大川医師は、動かないことにより、廃用症候群となり、さらに倦怠感が増強すると。そのためにはできるだけ疲労感を増やさないような動作で日常生活を遂行できるように関わっていく必要があると教わった。そのためには筋肉や関節可動がよくわかっているリハビリテーション科に依頼する必要があるといわれた。三方原病院では、ソーシャルワーカーは経済的・社会的問題がある場合に携わっているとのことだった。家族と疎遠になっている患者に対して家族へ連絡をとったりと、専門職の狭間にある問題は引き受けていると教わった。三方原病院では、それぞれの職業が何をする役割なのかが患者や家族に理解してもらえるように資料として提示してあった。
これまで私自身、他の職種の人たちはどこまで協力してもらえるものなのか知らなかったため、十分活用できていなかった。緩和ケア病棟をつくるにあたり、チームアプローチはかなり必要とされる。そのためには、緩和ケア担当となる責任者が各職種に必要ではないかと考える。そして、緩和ケアに対する各職種での役割についても明確にされ、どこまで協力が得られるのか緩和ケアに携わる職種が合同で話し合っていく必要があると考える。三方原病院では、ボランティアがいなかったため、それぞれの職種でカバーされていた。
栄養管理室は、患者に少しでも食べる喜びを感じてもらおうと、盛り付けや量にも気を配っていた。そして、直接患者の話を聴き、もし食べたいものがあったら、次の食事で出せるように取り組まれていた。看護助手は、患者の買物や散歩、看護業務の手伝いや後片付けと看護婦の仕事がスムーズにすすめられるように、また、患者のニードを満たすために働いていた。チャプレンは、朝・昼・夕の礼拝と、患者の部屋を訪問しパストラルケアをされていた。実習中、ある男性患者がチャプレンと2人だけで話をしたいといわれ、時には叫んでしまうかもしれないといわれたため、静かで誰にも聞こえないところで会話をされた。患者は亡くなる前、問題は解決されたといわれ、亡くなった。この体験から、私は医師でもなく、看護婦でもなく、家族でもない、第三者的に話を聴いてくれて、パストラルケアをしてくれる人が当院でも必要ではないかと感じた。
実習に行って学んだことは、必要な専門的コミュニケーションと、お互いがわかり合えるように社会的コミュニケーションが、きっちりと行われていると感じた。カルテを読んでいても、病名がわからなくてイライラしている患者はいない感じであった。患者が病名を知りたいといったときが、病名を告知するチャンスであると本に書いてあった。実際に、病名を知りたいと打ち明けられたときに告知されていた。医師は、悪いことを話す中にも、そこから考えられる良いことも話されており、決して希望を失わないように会話をすすめられていた。千原医師が「嘘や弁解は使用してはいけない。真実を誠実に伝えることでわかりあえる」といわれたことが、心に残る。

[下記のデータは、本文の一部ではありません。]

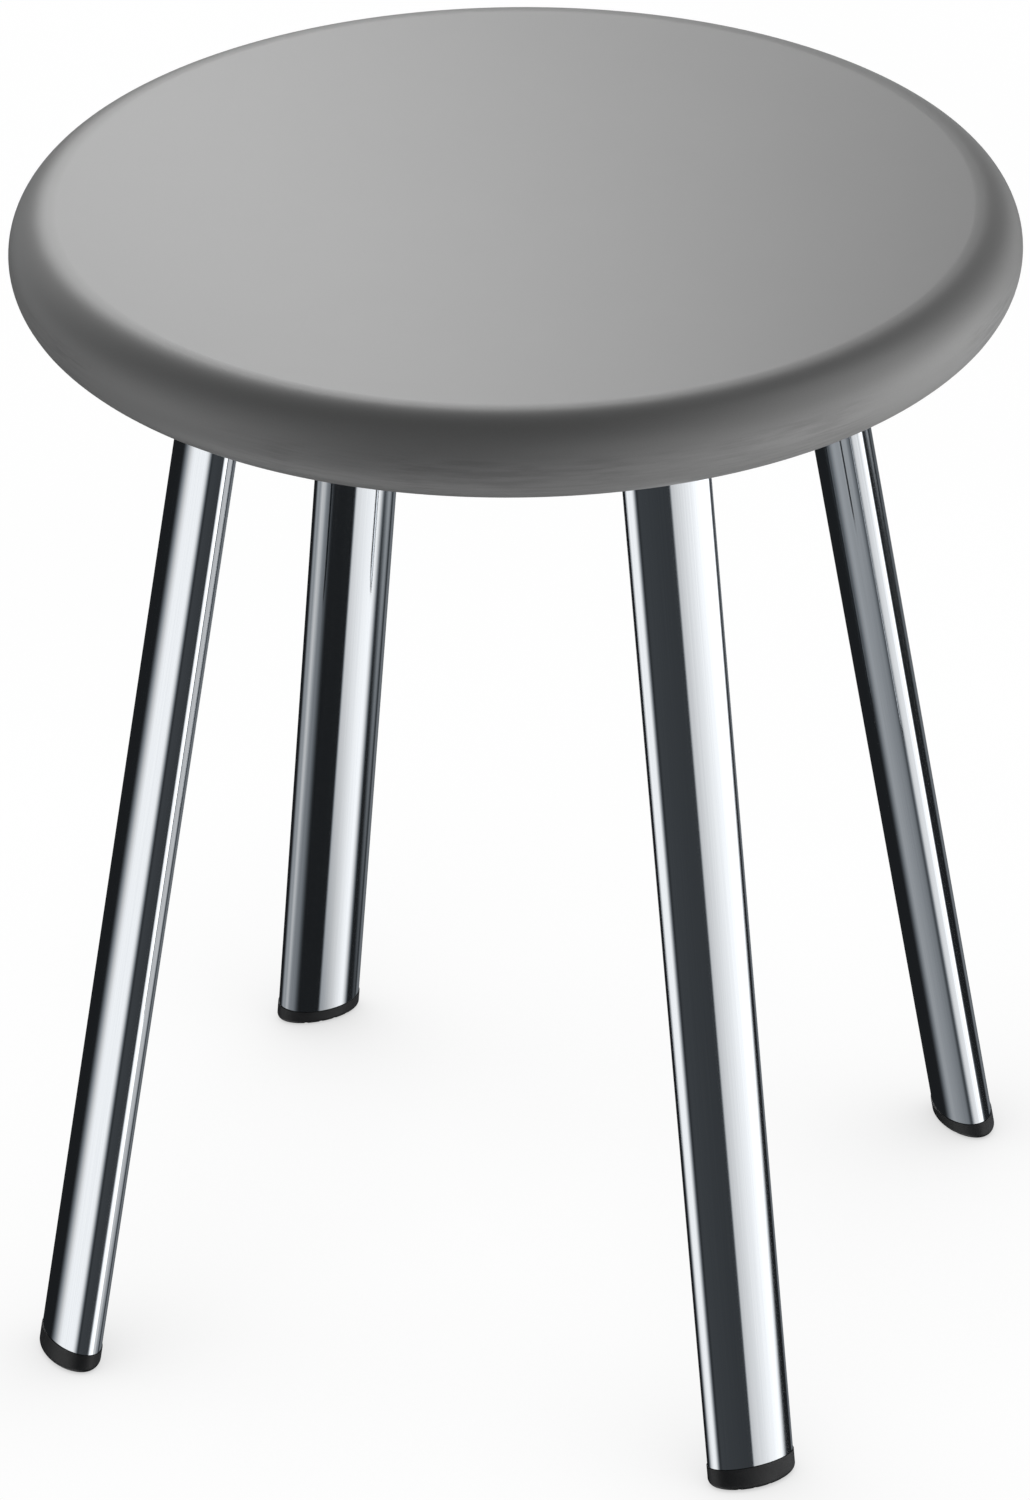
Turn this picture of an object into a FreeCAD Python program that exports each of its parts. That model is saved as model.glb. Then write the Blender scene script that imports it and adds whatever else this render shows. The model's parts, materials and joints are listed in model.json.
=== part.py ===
import FreeCAD, Part
import math
import os

# Shower stool, in millimetres: a round padded seat on four splayed oval legs.
# The origin is on the floor under the middle of the seat, and +Z is up.
# The legs stand on the diagonals, and the front is towards -Y.

# Overall
seat_height = 450.0            # floor to the top of the seat
seat_diameter = 378.0
seat_thickness = 35.0          # the edge is a half round of this thickness

# Seat core: a board moulded into the seat pad
core_diameter = 330.0
core_thickness = 12.0
core_skin = 4.0                # pad thickness below the core, filled by the leg plates

# Legs: oval tube, its wide side facing outwards
leg_top_radius = 121.0         # leg axis from the middle, at the seat's underside
leg_foot_radius = 196.0        # leg axis from the middle, at the floor
tube_width = 35.0              # along the seat's edge
tube_depth = 20.0              # towards the middle
tube_wall = 1.5

# Leg plates and their screws
plate_width = 66.0             # along the seat's edge
plate_depth = 54.0             # towards the middle
plate_corner = 9.0
pocket_gap = 0.5               # between a plate and its pocket's side walls
screw_spacing_width = 48.0
screw_spacing_depth = 37.0
screw_radius = 2.95            # M6
screw_length = 14.0
screw_head_radius = 5.6
screw_head_height = 3.0
screw_hole_radius = 3.3
socket_across_flats = 4.0
socket_depth = 2.2
sink_gap = 0.1                 # between a countersunk head and its seat

# Threaded inserts in the core
insert_radius = 5.9
insert_bore_radius = 3.0
insert_length = 11.0
insert_hole_radius = 6.0

# Foot caps
cap_height = 8.0               # floor to the tube's end, along the leg's axis
cap_overhang = 0.3             # how far the collar stands proud of the tube
cap_edge_radius = 2.5
plug_length = 24.0
plug_gap = 0.5                 # between the plug and the tube
plug_wall = 2.5
rib_gap = 0.05                 # between the ribs and the tube
rib_height = 1.6
rib_pitch = 6.0
rib_count = 3
groove_width = 1.6             # grip grooves across the sole
groove_depth = 1.0
groove_pitch = 6.0
groove_count = 4

# Worked out from the sizes above
seat_radius = seat_diameter / 2
seat_underside = seat_height - seat_thickness
edge_radius = seat_thickness / 2
core_bottom = seat_underside + core_skin
splay = math.degrees(math.atan2(leg_foot_radius - leg_top_radius, seat_underside))
leg_length = math.hypot(leg_foot_radius - leg_top_radius, seat_underside)

leg_angles = {
    "front_right": -45.0,
    "rear_right": 45.0,
    "rear_left": 135.0,
    "front_left": -135.0,
}

spare = 20.0                   # how far cutting tools reach past what they cut


def vec(x, y, z):
    return FreeCAD.Vector(x, y, z)


def cylinder(radius, bottom, top, x=0.0, y=0.0):
    return Part.makeCylinder(radius, top - bottom, vec(x, y, bottom))


def oval_bar(width, depth, bottom, top):
    """An upright elliptical bar: width along Y, depth along X."""
    ellipse = Part.Ellipse(vec(0, width / 2, bottom), vec(depth / 2, 0, bottom), vec(0, 0, bottom))
    face = Part.Face(Part.Wire(ellipse.toShape()))
    return face.extrude(vec(0, 0, top - bottom))


def rounded_slab(width, depth, corner, bottom, top):
    """A slab with round corners in plan: width along Y, depth along X."""
    slab = Part.makeBox(depth, width, top - bottom, vec(-depth / 2, -width / 2, bottom))
    uprights = [edge for edge in slab.Edges if edge.BoundBox.ZLength > 0.9 * (top - bottom)]
    return slab.makeFillet(corner, uprights)


def below(height):
    """The half space below a height, as a large box."""
    side = 2 * seat_diameter
    return Part.makeBox(side, side, side, vec(-side / 2, -side / 2, height - side))


def above(height):
    """The half space above a height, as a large box."""
    side = 2 * seat_diameter
    return Part.makeBox(side, side, side, vec(-side / 2, -side / 2, height))


def lean(shape):
    """Tilt an upright leg part inwards and stand its axis on the floor at the foot radius."""
    leaned = shape.copy()
    leaned.rotate(vec(0, 0, 0), vec(0, 1, 0), -splay)
    leaned.translate(vec(leg_foot_radius, 0, 0))
    return leaned


def to_leg(shape, angle):
    """Turn a part made on the +X side round to a leg's place."""
    placed = shape.copy()
    placed.rotate(vec(0, 0, 0), vec(0, 0, 1), angle)
    return placed


def screw_places():
    """The four screws of one plate, as (x, y) on the +X side."""
    places = []
    for side_x in (-0.5, 0.5):
        for side_y in (-0.5, 0.5):
            x = leg_top_radius + side_x * screw_spacing_depth
            places.append((x, side_y * screw_spacing_width))
    return places


def seat_core():
    core = cylinder(core_diameter / 2, core_bottom, core_bottom + core_thickness)
    for angle in leg_angles.values():
        for x, y in screw_places():
            hole = cylinder(insert_hole_radius, core_bottom - spare, core_bottom + insert_length, x, y)
            core = core.cut(to_leg(hole, angle))
    return core


def pad_blank():
    """The pad's outer shape: a disc with a half-round edge."""
    flat_radius = seat_radius - edge_radius
    bottom_axis = vec(0, 0, seat_underside)
    bottom_rim = vec(flat_radius, 0, seat_underside)
    edge_middle = vec(seat_radius, 0, seat_underside + edge_radius)
    top_rim = vec(flat_radius, 0, seat_height)
    top_axis = vec(0, 0, seat_height)
    outline = Part.Wire([
        Part.LineSegment(bottom_axis, bottom_rim).toShape(),
        Part.Arc(bottom_rim, edge_middle, top_rim).toShape(),
        Part.LineSegment(top_rim, top_axis).toShape(),
        Part.LineSegment(top_axis, bottom_axis).toShape(),
    ])
    return Part.Face(outline).revolve(vec(0, 0, 0), vec(0, 0, 1), 360)


def seat_pad():
    core_space = cylinder(core_diameter / 2, core_bottom, core_bottom + core_thickness)
    pad = pad_blank().cut(core_space)
    pocket = rounded_slab(
        plate_width + 2 * pocket_gap,
        plate_depth + 2 * pocket_gap,
        plate_corner + pocket_gap,
        seat_underside - spare,
        core_bottom + core_skin / 2,
    )
    pocket.translate(vec(leg_top_radius, 0, 0))
    for angle in leg_angles.values():
        pad = pad.cut(to_leg(pocket, angle))
    return pad


def leg_tube():
    longest = leg_length + spare
    outside = oval_bar(tube_width, tube_depth, cap_height, longest)
    inside = oval_bar(tube_width - 2 * tube_wall, tube_depth - 2 * tube_wall, 0, longest + spare)
    return lean(outside.cut(inside)).cut(above(seat_underside))


def countersink(radius_gap):
    """The cone that a screw's head fills, from the plate's lower face upwards."""
    return Part.makeCone(
        screw_head_radius + radius_gap,
        screw_radius + radius_gap,
        screw_head_height,
        vec(0, 0, seat_underside),
    )


def leg_plate():
    plate = rounded_slab(plate_width, plate_depth, plate_corner, seat_underside, core_bottom)
    plate.translate(vec(leg_top_radius, 0, 0))
    for x, y in screw_places():
        sink = countersink(sink_gap)
        sink.translate(vec(x, y, 0))
        hole = cylinder(screw_hole_radius, seat_underside - spare, core_bottom + spare, x, y)
        plate = plate.cut(sink).cut(hole)
    return plate


def plate_screw():
    """One countersunk screw on the Z axis, head down, with a hexagon socket."""
    shank = cylinder(screw_radius, seat_underside, seat_underside + screw_length)
    socket_radius = socket_across_flats / math.sqrt(3)
    corners = []
    for step in range(7):
        turn = math.radians(60 * step)
        corners.append(vec(socket_radius * math.cos(turn), socket_radius * math.sin(turn), seat_underside))
    socket = Part.Face(Part.makePolygon(corners)).extrude(vec(0, 0, socket_depth))
    return countersink(0.0).fuse(shank).removeSplitter().cut(socket)


def core_insert():
    """One threaded insert on the Z axis, flush with the core's lower face."""
    body = cylinder(insert_radius, core_bottom, core_bottom + insert_length)
    return body.cut(cylinder(insert_bore_radius, core_bottom - spare, core_bottom + insert_length + spare))


def at_screw_places(shape):
    """One copy of a part at each of a plate's four screws."""
    copies = []
    for x, y in screw_places():
        copy = shape.copy()
        copy.translate(vec(x, y, 0))
        copies.append(copy)
    return Part.makeCompound(copies)


def foot_collar():
    """The part of the cap below the tube: a flat sole on the floor with a rounded edge."""
    width = tube_width + 2 * cap_overhang
    depth = tube_depth + 2 * cap_overhang
    collar = lean(oval_bar(width, depth, -spare, cap_height)).cut(below(0))
    sole_edges = [edge for edge in collar.Edges if edge.BoundBox.ZMax < 0.1]
    return collar.makeFillet(cap_edge_radius, sole_edges)


def foot_plug():
    """The part of the cap inside the tube: a hollow oval plug with ribs."""
    inner_width = tube_width - 2 * tube_wall
    inner_depth = tube_depth - 2 * tube_wall
    top = cap_height + plug_length
    plug = oval_bar(inner_width - 2 * plug_gap, inner_depth - 2 * plug_gap, cap_height / 2, top)
    for step in range(rib_count):
        rib_bottom = cap_height + (step + 1) * rib_pitch
        rib = oval_bar(inner_width - 2 * rib_gap, inner_depth - 2 * rib_gap, rib_bottom, rib_bottom + rib_height)
        plug = plug.fuse(rib)
    hollow = oval_bar(
        inner_width - 2 * plug_gap - 2 * plug_wall,
        inner_depth - 2 * plug_gap - 2 * plug_wall,
        cap_height,
        top + spare,
    )
    return lean(plug.cut(hollow))


def foot_cap():
    cap = foot_collar().fuse(foot_plug()).removeSplitter()
    for step in range(groove_count):
        offset = (step - (groove_count - 1) / 2) * groove_pitch
        groove = Part.makeBox(
            2 * tube_width,
            groove_width,
            groove_depth + spare,
            vec(leg_foot_radius - tube_width, offset - groove_width / 2, -spare),
        )
        cap = cap.cut(groove)
    return cap


def save(name, shape):
    shape.exportStep(os.path.join("parts", name + ".step"))


def main():
    os.makedirs("parts", exist_ok=True)
    save("seat_pad", seat_pad())
    save("seat_core", seat_core())
    leg_parts = {
        "leg_tube": leg_tube(),
        "leg_plate": leg_plate(),
        "plate_screws": at_screw_places(plate_screw()),
        "core_inserts": at_screw_places(core_insert()),
        "foot_cap": foot_cap(),
    }
    for place, angle in leg_angles.items():
        for kind, shape in leg_parts.items():
            save(kind + "_" + place, to_leg(shape, angle))


main()
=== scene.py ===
import json
import math

import bmesh
import bpy
from mathutils import Matrix, Vector


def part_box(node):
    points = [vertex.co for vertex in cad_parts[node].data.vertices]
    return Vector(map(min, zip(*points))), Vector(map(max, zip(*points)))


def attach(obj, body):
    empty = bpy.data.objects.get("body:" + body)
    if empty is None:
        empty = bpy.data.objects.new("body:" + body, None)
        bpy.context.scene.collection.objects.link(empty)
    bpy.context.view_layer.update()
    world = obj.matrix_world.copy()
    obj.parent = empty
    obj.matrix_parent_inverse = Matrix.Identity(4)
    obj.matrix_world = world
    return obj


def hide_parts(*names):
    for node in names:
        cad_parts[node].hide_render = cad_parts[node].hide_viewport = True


# Shower stool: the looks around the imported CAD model, in metres, in the model's own frame.
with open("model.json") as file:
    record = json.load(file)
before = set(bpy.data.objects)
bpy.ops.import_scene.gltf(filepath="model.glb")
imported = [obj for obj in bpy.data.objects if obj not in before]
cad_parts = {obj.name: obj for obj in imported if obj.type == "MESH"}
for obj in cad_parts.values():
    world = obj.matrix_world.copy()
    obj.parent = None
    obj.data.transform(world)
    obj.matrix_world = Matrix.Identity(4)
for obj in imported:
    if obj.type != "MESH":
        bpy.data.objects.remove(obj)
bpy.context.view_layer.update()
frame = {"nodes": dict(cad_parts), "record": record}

PLACES = ("front_right", "rear_right", "rear_left", "front_left")
SMOOTH_ANGLE = 35.0            # edges sharper than this, in degrees, stay sharp

# Camera: where it stands around the stool, in degrees and metres
CAMERA_AZIMUTH = 19.5          # from the front (-Y) towards the right (+X)
CAMERA_PITCH = 28.56           # how far it looks down
CAMERA_ROLL = -0.61
CAMERA_DISTANCE = 3.592        # from the point that it aims at
CAMERA_AIM_HEIGHT = 0.217
CAMERA_AIM_RIGHT = -0.0022
CAMERA_LENS_MM = 224.8
CAMERA_SENSOR_MM = 36.0
CAMERA_SIGHT = 200.0           # how far it sees

# Seat pad
RING_STEPS = 240               # points round the seat
SUPPORT_GAP = 0.001            # rows this close to an edge keep the shading of the flat beside it flat
EDGE_STEPS = 40                # points along the half-round edge
POCKET_CORNER = 0.0095
POCKET_GAP = 0.0005            # between a plate and the pocket that it sits in
POCKET_LIP = 0.0012            # rounding of the pocket's rim
CORNER_STEPS = 8
LIP_STEPS = 4
INNER_ROWS = (0.9, 0.7, 0.45, 0.2)   # rows across the flat top, as shares of its radius
SEAM_ANGLE = -38.0             # trimmed mould seam, below the edge's widest line
SEAM_WIDTH = 2.0               # degrees of the edge's section
SEAM_HEIGHT = 0.00012
AXIS_GAP = 0.001               # keeps a division by the distance from the seat's axis finite
MARKS_FADE = 0.006             # width over which the marks round the edge fade in
MARKS_TURN = (0.4, 0.05)       # where they fade in going down the edge, in radians above its widest line
LINES_PER_METRE = 320.0        # noise units across the lines; round the seat a unit is one radian
STREAKS_PER_METRE = 75.0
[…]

私は、告知を受けた患者と次の日、会話をする時間を持つことができた。以前、会話をしたときも、話を聴いていく中で、解決の糸口を自分なりに考えることができた患者だったので、私は話を聴くだけで患者の気持ちが少しでも楽になればよいなと考え、安易な励ましは使ってはいけないと思いながらコミュニケーションを持った。「もうだめかな」、何度か会話のなかでいわれた。私は何もいってあげることができなかった。このとき私は、もっと患者のつらい気持ちを言葉で伝えて共感してあげられれば、患者の心は癒されたかもしれないと、講義を受けて感じる。しかし、これまでそのようなコミュニケーション技術を知らなかったため、なかなかロールプレイングをしても実践できなかったのが現実だった。これからもトレイニングして自然に、傾聴・感情に視点をおく、共感できるコミュニケーションができるようになりたいと感じる。これまでのコミュニケーション不足と技術の未熟さに気付いた。
看護婦は、忙しそうであったが、患者にはやさしく、ひとつひとつの看護が丁寧に行われていた。ほとんどの患者が、ここにきて良かったといわれた。ホスピスては、症状コントロール、基本的ニードの充足、心のケア、家族のケアがされており、いろいろな医療スタッフが携わり、共に協力されて、チームアプローチが実践されていた。疼痛コントロールについて学習をすすめていたため、自分の病院とあまり違いは感じなかったが、鎮静、輸液、ステロイドの使用方法などに違いがあった。